PROBLEM TO WORK ON:
Quote the material below exactly as written, from the first line to the line that holds "loop in holes])", endpoints included.

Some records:

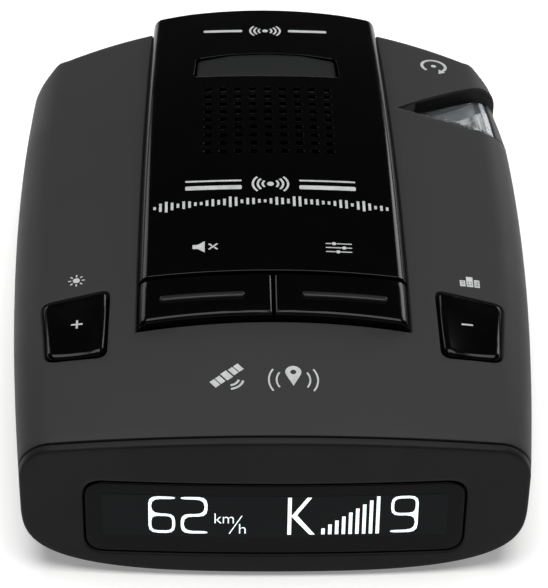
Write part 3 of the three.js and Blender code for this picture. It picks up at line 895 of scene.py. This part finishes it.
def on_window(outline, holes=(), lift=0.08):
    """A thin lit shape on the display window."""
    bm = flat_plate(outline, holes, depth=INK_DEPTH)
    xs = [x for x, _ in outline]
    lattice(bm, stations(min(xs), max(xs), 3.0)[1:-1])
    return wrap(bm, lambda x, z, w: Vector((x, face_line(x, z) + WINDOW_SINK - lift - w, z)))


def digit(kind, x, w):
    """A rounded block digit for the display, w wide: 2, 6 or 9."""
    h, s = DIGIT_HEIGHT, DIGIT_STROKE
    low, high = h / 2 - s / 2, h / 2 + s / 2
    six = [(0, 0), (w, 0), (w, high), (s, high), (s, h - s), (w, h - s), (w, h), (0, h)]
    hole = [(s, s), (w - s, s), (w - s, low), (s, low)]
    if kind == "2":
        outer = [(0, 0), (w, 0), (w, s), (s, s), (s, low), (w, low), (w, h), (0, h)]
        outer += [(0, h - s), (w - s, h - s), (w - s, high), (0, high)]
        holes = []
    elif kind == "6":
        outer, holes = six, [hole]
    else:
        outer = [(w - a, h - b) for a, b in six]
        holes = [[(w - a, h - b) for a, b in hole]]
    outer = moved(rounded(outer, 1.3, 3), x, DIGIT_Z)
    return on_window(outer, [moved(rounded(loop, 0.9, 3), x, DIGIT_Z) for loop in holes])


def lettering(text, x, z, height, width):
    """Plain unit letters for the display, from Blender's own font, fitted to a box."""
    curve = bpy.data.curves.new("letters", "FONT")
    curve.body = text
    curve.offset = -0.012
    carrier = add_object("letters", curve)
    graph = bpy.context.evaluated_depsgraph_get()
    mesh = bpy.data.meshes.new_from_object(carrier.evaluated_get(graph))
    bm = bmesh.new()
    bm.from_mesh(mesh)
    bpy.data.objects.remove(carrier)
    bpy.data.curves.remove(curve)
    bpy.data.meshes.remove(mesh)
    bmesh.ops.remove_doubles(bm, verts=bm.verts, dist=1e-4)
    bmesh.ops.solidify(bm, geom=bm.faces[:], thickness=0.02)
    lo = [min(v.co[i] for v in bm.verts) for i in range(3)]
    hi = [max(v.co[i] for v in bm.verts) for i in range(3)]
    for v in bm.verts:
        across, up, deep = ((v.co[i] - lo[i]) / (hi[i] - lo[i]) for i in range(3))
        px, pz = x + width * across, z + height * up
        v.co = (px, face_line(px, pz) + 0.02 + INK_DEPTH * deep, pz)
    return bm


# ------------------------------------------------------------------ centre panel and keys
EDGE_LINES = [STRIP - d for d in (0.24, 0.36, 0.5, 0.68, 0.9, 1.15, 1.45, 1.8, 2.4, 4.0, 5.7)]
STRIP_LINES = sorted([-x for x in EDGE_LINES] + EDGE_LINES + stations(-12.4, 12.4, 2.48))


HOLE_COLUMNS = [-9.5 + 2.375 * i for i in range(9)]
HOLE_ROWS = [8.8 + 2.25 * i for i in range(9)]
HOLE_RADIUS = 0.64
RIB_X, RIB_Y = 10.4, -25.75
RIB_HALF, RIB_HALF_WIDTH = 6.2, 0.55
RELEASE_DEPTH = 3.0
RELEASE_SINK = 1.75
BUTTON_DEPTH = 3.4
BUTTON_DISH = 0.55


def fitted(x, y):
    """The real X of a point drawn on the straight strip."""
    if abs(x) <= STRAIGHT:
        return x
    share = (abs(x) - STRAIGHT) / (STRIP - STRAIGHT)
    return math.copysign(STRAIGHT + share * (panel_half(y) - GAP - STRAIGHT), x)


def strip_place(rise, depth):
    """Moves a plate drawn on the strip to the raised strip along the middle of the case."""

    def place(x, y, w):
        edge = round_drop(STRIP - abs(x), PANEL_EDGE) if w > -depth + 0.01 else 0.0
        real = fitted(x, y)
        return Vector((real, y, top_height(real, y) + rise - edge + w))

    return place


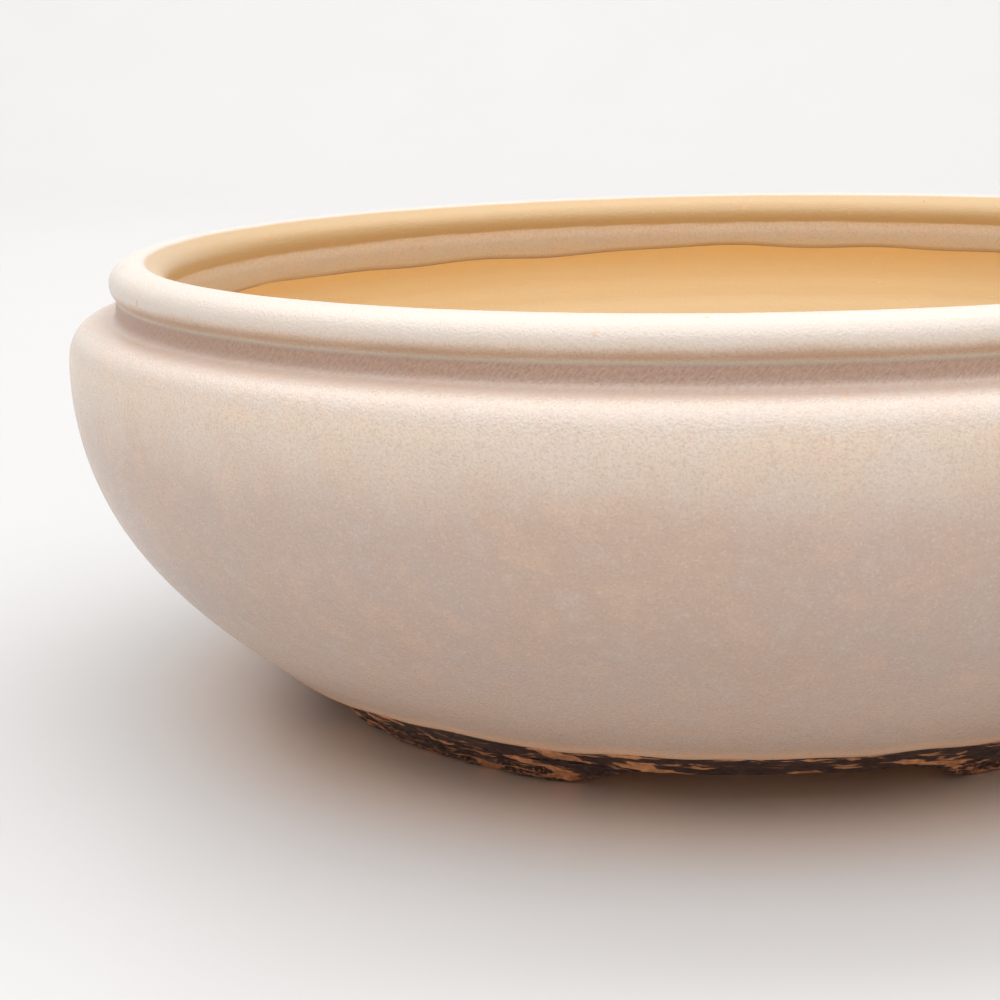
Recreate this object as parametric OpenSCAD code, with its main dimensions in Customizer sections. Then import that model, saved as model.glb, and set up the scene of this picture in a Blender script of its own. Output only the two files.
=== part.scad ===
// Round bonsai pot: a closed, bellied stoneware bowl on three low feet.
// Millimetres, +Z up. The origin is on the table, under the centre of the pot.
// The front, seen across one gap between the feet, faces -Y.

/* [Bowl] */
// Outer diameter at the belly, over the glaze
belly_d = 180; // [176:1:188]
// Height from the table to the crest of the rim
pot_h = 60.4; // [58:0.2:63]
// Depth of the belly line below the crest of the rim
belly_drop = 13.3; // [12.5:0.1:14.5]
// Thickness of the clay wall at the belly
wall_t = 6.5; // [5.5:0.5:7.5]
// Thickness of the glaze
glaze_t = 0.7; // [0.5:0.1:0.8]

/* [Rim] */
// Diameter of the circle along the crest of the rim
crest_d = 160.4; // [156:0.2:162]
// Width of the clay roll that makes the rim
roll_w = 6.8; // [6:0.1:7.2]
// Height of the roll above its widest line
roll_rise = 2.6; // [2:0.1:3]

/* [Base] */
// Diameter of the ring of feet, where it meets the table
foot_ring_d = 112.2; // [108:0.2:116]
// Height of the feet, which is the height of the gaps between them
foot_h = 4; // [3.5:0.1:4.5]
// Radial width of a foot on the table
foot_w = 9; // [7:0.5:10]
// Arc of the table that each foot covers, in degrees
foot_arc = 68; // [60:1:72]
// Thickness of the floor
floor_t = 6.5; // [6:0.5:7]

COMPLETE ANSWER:
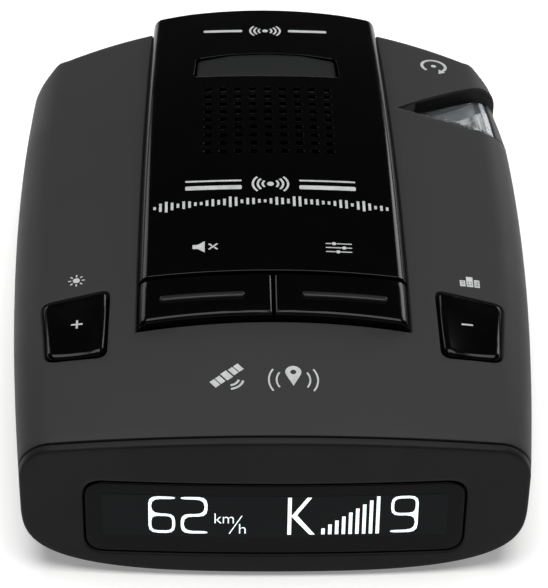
Write part 3 of the three.js and Blender code for this picture. It picks up at line 895 of scene.py. This part finishes it.
def on_window(outline, holes=(), lift=0.08):
    """A thin lit shape on the display window."""
    bm = flat_plate(outline, holes, depth=INK_DEPTH)
    xs = [x for x, _ in outline]
    lattice(bm, stations(min(xs), max(xs), 3.0)[1:-1])
    return wrap(bm, lambda x, z, w: Vector((x, face_line(x, z) + WINDOW_SINK - lift - w, z)))


def digit(kind, x, w):
    """A rounded block digit for the display, w wide: 2, 6 or 9."""
    h, s = DIGIT_HEIGHT, DIGIT_STROKE
    low, high = h / 2 - s / 2, h / 2 + s / 2
    six = [(0, 0), (w, 0), (w, high), (s, high), (s, h - s), (w, h - s), (w, h), (0, h)]
    hole = [(s, s), (w - s, s), (w - s, low), (s, low)]
    if kind == "2":
        outer = [(0, 0), (w, 0), (w, s), (s, s), (s, low), (w, low), (w, h), (0, h)]
        outer += [(0, h - s), (w - s, h - s), (w - s, high), (0, high)]
        holes = []
    elif kind == "6":
        outer, holes = six, [hole]
    else:
        outer = [(w - a, h - b) for a, b in six]
        holes = [[(w - a, h - b) for a, b in hole]]
    outer = moved(rounded(outer, 1.3, 3), x, DIGIT_Z)
    return on_window(outer, [moved(rounded(loop, 0.9, 3), x, DIGIT_Z) for loop in holes])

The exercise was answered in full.